Up front on Saturday, the Caps lined up as they have recently, with Alex Ovechkin skating with Dylan Strome and Anthony Beauvillier and P-L Dubois centering for Connor McMichael and Tom Wilson.
In the bottom six, Lars Ellers is in the middle of a trio with Andrew Mangiapane and Ryan Leonard, and Nic Dowd centers for Brandon Duhaime and Taylor Raddysh.
Ethen Frank skated as the 13th forward on Saturday; he suited up for two of the Caps’ last four regular season games. And goaltender Clay Stevenson, who showed quite well in a losing effort in his NHL debut in Thursday’s season finale in Pittsburgh, remains with the team as well. Stevenson was on the ice Saturday, though Thompson and Charlie Lindgren got virtually all the reps during the main body of practice.
The Caps will conduct another dress rehearsal on Sunday morning at MedStar Capitals Iceplex, and after Monday’s morning skate, they’ll drop the puck and start the playoffs at home for the first time since 2021. A crowd of just 5,333 witnessed the Caps overcome the Bruins 3-2 on Nic Dowd’s overtime game-winner in that Game 1 here on May 15, 2021.

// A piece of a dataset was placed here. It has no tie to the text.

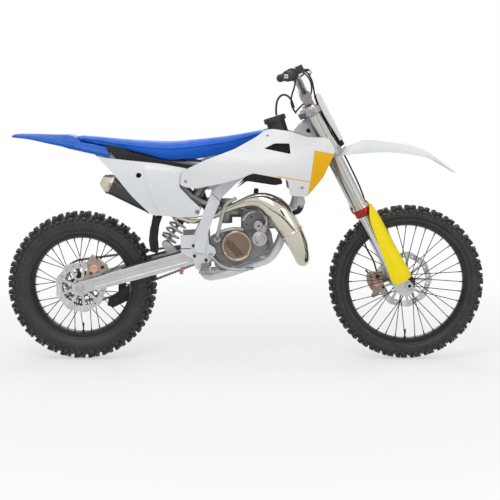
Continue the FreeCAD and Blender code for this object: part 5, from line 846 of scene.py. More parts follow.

Among the Caps in the lineup that night just under four years ago, only five are on the squad today: Dowd, Carlson, Eller, Ovechkin and Wilson.
Those 2021 Stanley Cup playoffs were the last ones to feature the Canadiens prior to this year’s model, and the Habs went on a storybook run to the Cup final that spring before bowing to Tampa Bay. Montreal ousted Toronto, Winnipeg, and Vegas, respectively, in the first three rounds of those playoffs four years back.
And while the veteran Caps have only five players remaining from their 2021 playoff crew, the Habs, who we’re told are emerging from a rebuild, have six leftovers from the same spring, all of them forwards: Anderson, Joel Armia, Caufield, Jake Evans, Gallagher, and Suzuki.
The excitement is building. The best time of year is almost here.
“That’s why you work hard all year, to be able to be in this position, to be in this situation,” says Ovechkin. “It’s a fun time of the year for everybody.”